-- Directive --
Going from the top of the data below, give again each line through the one containing "bpy.context.scene.collection.objects.link(empty)", both ends kept.

-- Supplied information --

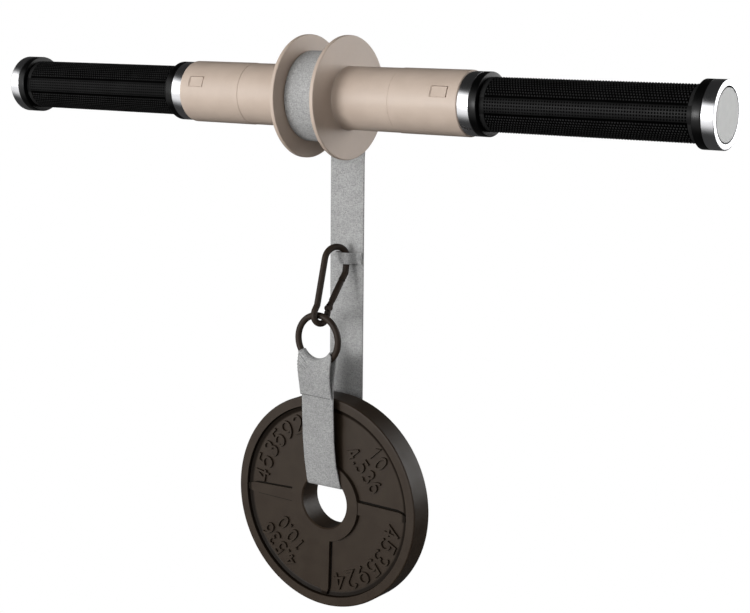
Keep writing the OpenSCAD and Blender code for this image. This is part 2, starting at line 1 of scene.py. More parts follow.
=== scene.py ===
"""Wrist roller: textured grips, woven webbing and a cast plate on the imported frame, in a white studio."""
import json
import math

import bpy
import numpy as np
from mathutils import Matrix, Vector


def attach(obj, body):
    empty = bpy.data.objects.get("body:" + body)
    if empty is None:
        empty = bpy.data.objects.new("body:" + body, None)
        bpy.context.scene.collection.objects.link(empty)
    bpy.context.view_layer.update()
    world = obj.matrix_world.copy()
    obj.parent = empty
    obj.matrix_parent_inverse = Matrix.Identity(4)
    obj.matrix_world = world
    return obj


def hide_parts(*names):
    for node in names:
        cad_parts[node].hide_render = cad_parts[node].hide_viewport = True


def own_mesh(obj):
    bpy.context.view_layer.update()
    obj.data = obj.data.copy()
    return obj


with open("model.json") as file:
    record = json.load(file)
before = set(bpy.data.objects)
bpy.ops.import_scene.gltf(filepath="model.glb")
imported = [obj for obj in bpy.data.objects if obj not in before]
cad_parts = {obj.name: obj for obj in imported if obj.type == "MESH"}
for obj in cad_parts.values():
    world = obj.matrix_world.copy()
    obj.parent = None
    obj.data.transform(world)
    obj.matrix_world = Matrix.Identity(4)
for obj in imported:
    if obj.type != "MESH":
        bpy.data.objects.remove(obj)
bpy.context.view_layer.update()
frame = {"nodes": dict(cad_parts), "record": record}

MM = 0.001
TAU = 2 * math.pi

# Sizes in millimetres, as in the part's source
BRIGHT_IN = 152.6
BRIGHT_OUT = 163.6
GRIP_IN = 171.0
GRIP_OUT = 362.4
CAP_IN = 370.2
BAR_END = 381.0
GRIP_R = 23.25
RING_OUT = 27.5
TUBE_R = 16.05
SLEEVE_R = 28.5
WOUND_R = 40.7
STRAP_T = 1.6
STRAP_W = 38.0
HANG_Y = 30.8
HANG_Z = -59.0
SPLIT_Z = -139.5
HEM_Z = -275.0
RING_C = (0.0, -14.0, -220.4)
RING_R = 22.5
PLATE_C = (0.0, 8.7, -377.6)
PLATE_R = 101.5
PLATE_HALF = 12.5
FIELD_DEPTH = 3.8
BORE_R = 25.4
BAND_T = 1.3
BAND_Z = -148.5
BAND_HALF_H = 5.4


# Node helpers
def put(tree, socket, value):
    """Links value into socket, or sets it as the socket's own value."""
    if isinstance(value, bpy.types.NodeSocket):
        tree.links.new(value, socket)
    else:
        socket.default_value = value


def calc(tree, operation, a, b=0.0):
    """One Math node."""
    n = tree.nodes.new("ShaderNodeMath")
    n.operation = operation
    put(tree, n.inputs[0], a)
    put(tree, n.inputs[1], b)
    return n.outputs[0]


def mix_colour(tree, factor, a, b, blend="MIX"):
    """One Mix node on colours."""
    n = tree.nodes.new("ShaderNodeMix")
    n.data_type = "RGBA"
    n.blend_type = blend
    put(tree, n.inputs[0], factor)
    put(tree, n.inputs[6], a)
    put(tree, n.inputs[7], b)
    return n.outputs[2]


def noise(tree, vector, scale, detail=3.0, rough=0.55):
    """One 3-D Noise node, its value between 0 and 1."""
    n = tree.nodes.new("ShaderNodeTexNoise")
    put(tree, n.inputs["Vector"], vector)
    put(tree, n.inputs["Scale"], scale)
    n.inputs["Detail"].default_value = detail
    n.inputs["Roughness"].default_value = rough
    return n.outputs[0]


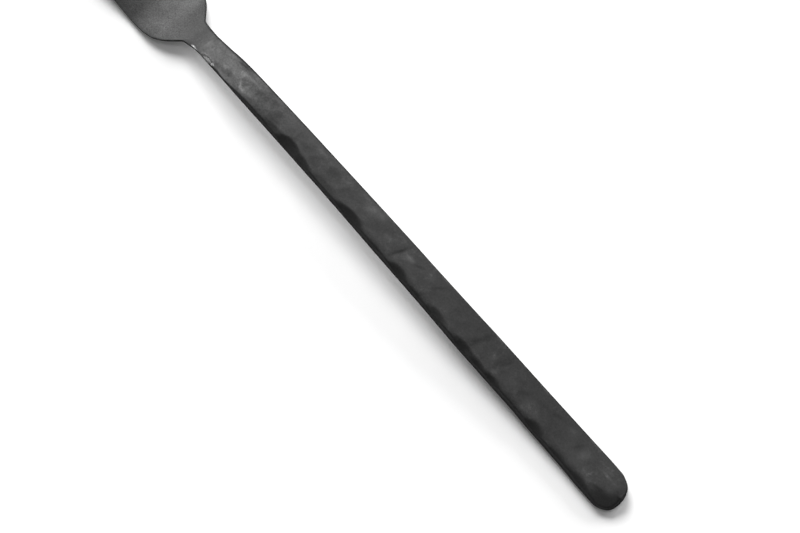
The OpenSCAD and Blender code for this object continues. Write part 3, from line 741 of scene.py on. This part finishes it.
def black_steel(name, groups, grain, speckle, flecks, patches):
    """Blackened steel: drifting tone, grain, flecks, wear with painted glints, painted light and shade.

    Grain is the size and depth of the grains in mm, patches the size in mm and the contrast of the drift,
    and speckle and flecks say how strongly each of them shows.
    """
    material = bpy.data.materials.new(name)
    material.use_nodes = True
    tree = material.node_tree
    shader = tree.nodes["Principled BSDF"]
    grains = placed_group(tree, groups["grain"], Grain_size_mm=grain[0])
    drift = placed_group(tree, groups["drift"], Patch_size_mm=patches[0], Contrast=patches[1])
    wear_and_glints = placed_group(tree, groups["glints_and_wear"], Breakup_mm=WEAR_AND_GLINT_BREAKUP)
    shown = maths(tree, "MULTIPLY", painted(tree, "grain"), speckle)
    lift = maths(tree, "ADD", maths(tree, "MULTIPLY", grains["Speckle"], shown),
                 maths(tree, "MULTIPLY", grains["Flecks"], flecks))
    tone = maths(tree, "MULTIPLY", drift["Tone"], maths(tree, "ADD", lift, 1))
    # Painted shade: the tone darkens along the right edge
    tone = maths(tree, "MULTIPLY", tone, remap(tree, painted(tree, "painted_shade_rim"), 0, SHADE_RIM_FULL, 1, SHADE_RIM_TONE))
    # Painted light and shade: patches of the hammered faces are lifted or lowered in tone
    light_and_shade = maths(tree, "ADD", grains["Flecks"], LIGHT_AND_SHADE_TONE)
    light_and_shade = maths(tree, "MULTIPLY", painted(tree, "light_and_shade"), light_and_shade)
    tone = maths(tree, "MULTIPLY", tone, maths(tree, "ADD", light_and_shade, 1))
    shade = tree.nodes.new("ShaderNodeVectorMath")
    shade.operation = "SCALE"
    shade.inputs[0].default_value = DARK
    tree.links.new(tone, shade.inputs["Scale"])
    # Worn places, partly painted glints and highlights, turn to the bright bare metal
    mix = tree.nodes.new("ShaderNodeMix")
    mix.data_type = "RGBA"
    tree.links.new(wear_and_glints["Mask"], mix.inputs["Factor"])
    tree.links.new(shade.outputs[0], mix.inputs["A"])
    mix.inputs["B"].default_value = BARE
    tree.links.new(mix.outputs["Result"], shader.inputs["Base Color"])
    rough = maths(tree, "MULTIPLY", maths(tree, "SUBTRACT", 2, drift["Tone"]), ROUGHNESS)
    tree.links.new(maths(tree, "SUBTRACT", rough, maths(tree, "MULTIPLY", wear_and_glints["Mask"], BARE_SMOOTHER)),
                   shader.inputs["Roughness"])
    bump = tree.nodes.new("ShaderNodeBump")
    bump.inputs["Strength"].default_value = 1
    bump.inputs["Distance"].default_value = grain[1] * MM
    tree.links.new(grains["Height"], bump.inputs["Height"])
    tree.links.new(bump.outputs["Normal"], shader.inputs["Normal"])
    tree.links.new(remap(tree, wear_and_glints["Mask"], 0, 1, METAL, 1), shader.inputs["Metallic"])
    shader.inputs["Specular IOR Level"].default_value = 0
    shader.inputs["Specular Tint"].default_value = TINT
    return material


# The studio: a floor, four soft lamps, a dim room and the camera

# Half the floor's width in metres and its tone
FLOOR_HALF, FLOOR_TONE = 2, 0.85
# Distances in metres from the fork's middle where the floor's glow starts to grow and is full, and its least
GLOW_FROM, GLOW_FULL, GLOW_LEAST = 0.11, 0.3, 0.1


def make_floor():
    """Pale floor that shows white to the camera, keeps the fork's shadow, and is clear from below."""
    mesh = bpy.data.meshes.new("floor")
    corners = [(x * FLOOR_HALF, y * FLOOR_HALF, 0) for x, y in ((-1, -1), (1, -1), (1, 1), (-1, 1))]
    mesh.from_pydata(corners, [], [(0, 1, 2, 3)])
    material = bpy.data.materials.new("pale floor")
    material.use_nodes = True
    tree = material.node_tree
    tree.nodes.clear()
    out = tree.nodes.new("ShaderNodeOutputMaterial")
    paper = tree.nodes.new("ShaderNodeBsdfDiffuse")
    paper.inputs["Color"].default_value = (FLOOR_TONE, FLOOR_TONE, FLOOR_TONE, 1)
    glow = tree.nodes.new("ShaderNodeEmission")
    path = tree.nodes.new("ShaderNodeLightPath")
    seen = maths(tree, "MAXIMUM", path.outputs["Is Camera Ray"], path.outputs["Is Glossy Ray"])
    seen = maths(tree, "MAXIMUM", seen, path.outputs["Is Transmission Ray"])
    away = tree.nodes.new("ShaderNodeVectorMath")
    away.operation = "LENGTH"
    tree.links.new(tree.nodes.new("ShaderNodeTexCoord").outputs["Object"], away.inputs[0])
    level = remap(tree, away.outputs["Value"], GLOW_FROM, GLOW_FULL, GLOW_LEAST, 1)
    tree.links.new(maths(tree, "MULTIPLY", seen, level), glow.inputs["Strength"])
    both = tree.nodes.new("ShaderNodeAddShader")
    tree.links.new(paper.outputs[0], both.inputs[0])
    tree.links.new(glow.outputs[0], both.inputs[1])
    side = tree.nodes.new("ShaderNodeMixShader")
    tree.links.new(tree.nodes.new("ShaderNodeNewGeometry").outputs["Backfacing"], side.inputs[0])
    tree.links.new(both.outputs[0], side.inputs[1])
    tree.links.new(tree.nodes.new("ShaderNodeBsdfTransparent").outputs[0], side.inputs[2])
    tree.links.new(side.outputs[0], out.inputs["Surface"])
    mesh.materials.append(material)
    floor = bpy.data.objects.new("floor", mesh)
    bpy.context.scene.collection.objects.link(floor)


def toward(azimuth, elevation):
    """Unit vector towards an azimuth and elevation in degrees, with azimuth 0 along +X and 90 along +Y."""
    a, e = math.radians(azimuth), math.radians(elevation)
    return Vector((math.cos(a) * math.cos(e), math.sin(a) * math.cos(e), math.sin(e)))


# Soft lamps, as (name, azimuth and elevation in degrees, width and height in metres, brightness). Those at
# the right come in low and draw the shadow on the left, and the one overhead lifts the faces
LAMPS = [("lamp over the tines", -26, 48, 0.7, 0.6, 13.6), ("lamp at the right", -90, 22, 0.8, 0.6, 6.5),
         ("lamp beyond the right", -45, 22, 0.8, 0.6, 3.2), ("lamp overhead", 0, 90, 0.35, 0.35, 4.2)]
# Distance of each lamp from the fork's middle in metres, and brightness of the room
LAMP_DISTANCE, ROOM_LEVEL = 1.2, 0.02


def make_softbox(name, azimuth, elevation, wide, tall, level):
    """Soft lamp of an even brightness, level, turned to the middle of the fork."""
    light = bpy.data.lights.new(name, "AREA")
    light.shape = "RECTANGLE"
    light.size, light.size_y = wide, tall
    light.energy = level * math.pi * wide * tall
    lamp = bpy.data.objects.new(name, light)
    away = toward(azimuth, elevation)
    lamp.location = away * LAMP_DISTANCE
    lamp.rotation_euler = away.to_track_quat("Z", "Y").to_euler()
    bpy.context.scene.collection.objects.link(lamp)


def make_room():
    """Dim even light from the room all round, which the camera itself sees as white past the floor."""
    world = bpy.data.worlds.new("room")
    world.use_nodes = True
    tree = world.node_tree
    backdrop = tree.nodes["Background"]
    backdrop.inputs["Color"].default_value = (1, 1, 1, 1)
    seen = tree.nodes.new("ShaderNodeLightPath").outputs["Is Camera Ray"]
    tree.links.new(remap(tree, seen, 0, 1, ROOM_LEVEL, 1), backdrop.inputs["Strength"])
    bpy.context.scene.world = world


# The camera: the place that it looks at in millimetres, its azimuth and elevation in degrees, its distance
# in metres, its focal length and the picture's width in pixels, the width of its film in millimetres, and
# the nearest and farthest distance that it shows in metres
LOOKS_AT, CAMERA_AZIMUTH, CAMERA_ELEVATION, CAMERA_DISTANCE = (-32.43, 1.38, 4.0), 138.80, 74, 1
FOCAL_PIXELS, PICTURE_PIXELS, FILM_W, NEAREST, FARTHEST = 4487.6, 800, 36, 0.01, 20


def make_camera():
    """Camera at the photograph's angle, nearly straight above and a little towards the handle's left."""
    target = Vector(LOOKS_AT) * MM
    away = toward(CAMERA_AZIMUTH, CAMERA_ELEVATION)
    right = Vector((-away.y, away.x, 0)).normalized()
    up = away.cross(right)
    camera = bpy.data.cameras.new("camera")
    camera.sensor_fit = "HORIZONTAL"
    camera.sensor_width = FILM_W
    camera.lens = FOCAL_PIXELS / PICTURE_PIXELS * FILM_W
    camera.clip_start, camera.clip_end = NEAREST, FARTHEST
    seat = bpy.data.objects.new("camera", camera)
    turn = Matrix((right, up, away)).transposed().to_4x4()
    seat.matrix_world = Matrix.Translation(target + away * CAMERA_DISTANCE) @ turn
    bpy.context.scene.collection.objects.link(seat)
    bpy.context.scene.camera = seat


make_camera()
groups = {"grain": blast_grain(), "drift": tone_drift(), "glints_and_wear": wear_and_glints_group()}
make_handle(black_steel("forged black steel", groups, grain=(0.8, 0.015), speckle=0.1, flecks=0.3,
                        patches=(2.5, 0.06)))
make_weld(black_steel("ground weld", groups, grain=(0.7, 0.01), speckle=0.1, flecks=0.4,
                      patches=(2.5, 0.1)))
make_head(black_steel("blasted black steel", groups, grain=(0.5, 0.015), speckle=0.3, flecks=0.2,
                      patches=(3.0, 0.06)))
make_floor()
make_room()
for lamp in LAMPS:
    make_softbox(*lamp)
bpy.context.scene.view_settings.view_transform = "Standard"
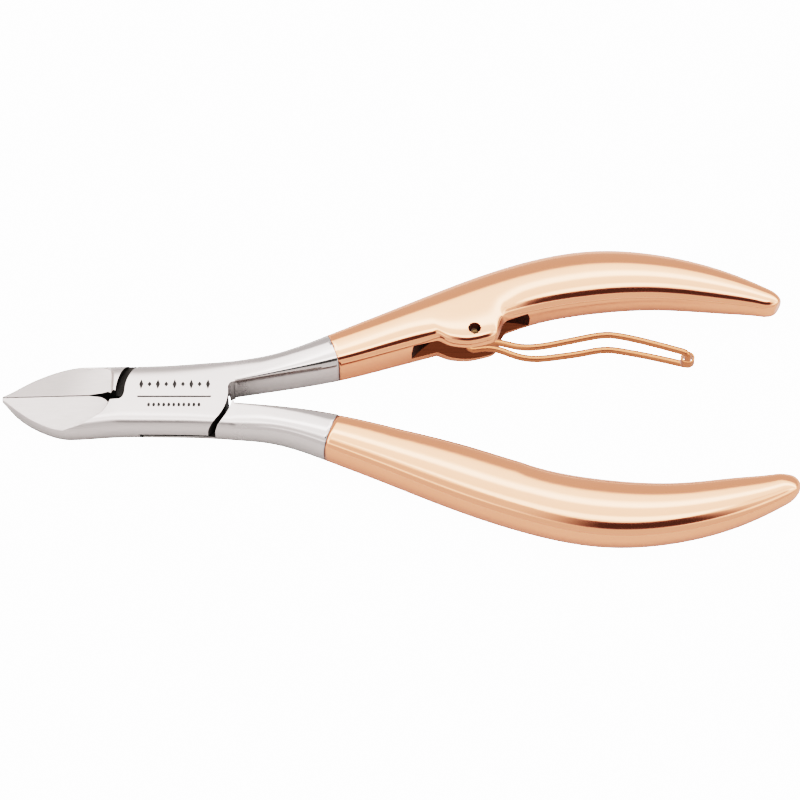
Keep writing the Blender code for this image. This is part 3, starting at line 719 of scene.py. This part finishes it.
def leg_points():
    """Centre line of the front leg, from its eye to the bend before the roller."""
    half_gap = linear(LEG_SPREAD)
    eye_z = HANDLE_MID + half_gap(PIN_CENTRE[0])
    points = []
    for angle in np.radians(np.linspace(0.0, 280.0, 57)):
        points.append((PIN_CENTRE[0] + EYE_RADIUS * math.cos(angle),
                       PIN_CENTRE[1] + EYE_RADIUS * math.sin(angle), eye_z))
    start = points[-1]
    height = natural_spline(((start[0], start[1]),) + LEG_POINTS)
    width = soft_linear(LEG_SPREAD, 2.5)
    end_x = ROLLER_CENTRE[0] - BEND_RADIUS
    for x in spread(start[0], end_x, 0.35)[1:]:
        ease = smooth_step((x - start[0]) / 3.0)
        half = float(width(x) * ease + half_gap(PIN_CENTRE[0]) * (1 - ease))
        points.append((x, float(height(x)), HANDLE_MID + half))
    corner_y = float(height(end_x))
    half = float(width(ROLLER_CENTRE[0]))
    for angle in np.radians(np.linspace(0.0, 90.0, 13)[1:]):
        share = math.sin(angle)
        points.append((end_x + BEND_RADIUS * share, corner_y + (ROLLER_CENTRE[1] - corner_y) * share,
                       HANDLE_MID + half - BEND_RADIUS * (1 - math.cos(angle))))
    return points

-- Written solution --
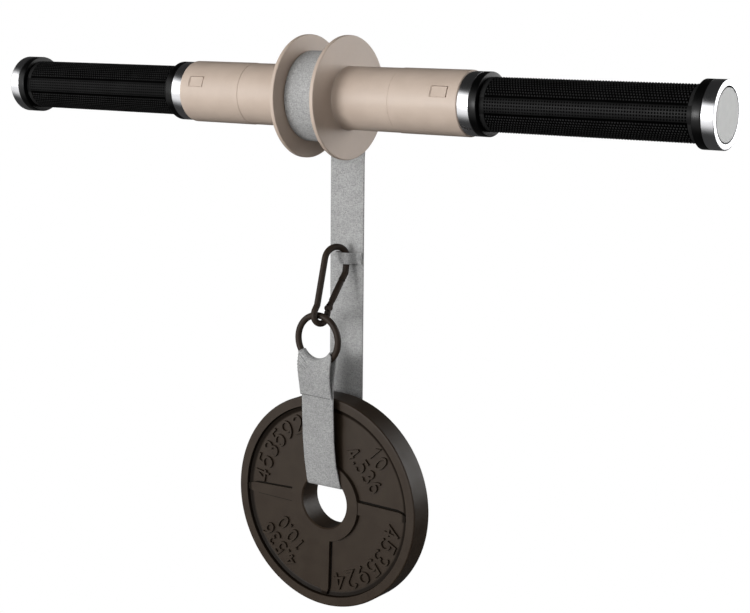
Keep writing the OpenSCAD and Blender code for this image. This is part 2, starting at line 1 of scene.py. More parts follow.
=== scene.py ===
"""Wrist roller: textured grips, woven webbing and a cast plate on the imported frame, in a white studio."""
import json
import math

import bpy
import numpy as np
from mathutils import Matrix, Vector


def attach(obj, body):
    empty = bpy.data.objects.get("body:" + body)
    if empty is None:
        empty = bpy.data.objects.new("body:" + body, None)
        bpy.context.scene.collection.objects.link(empty)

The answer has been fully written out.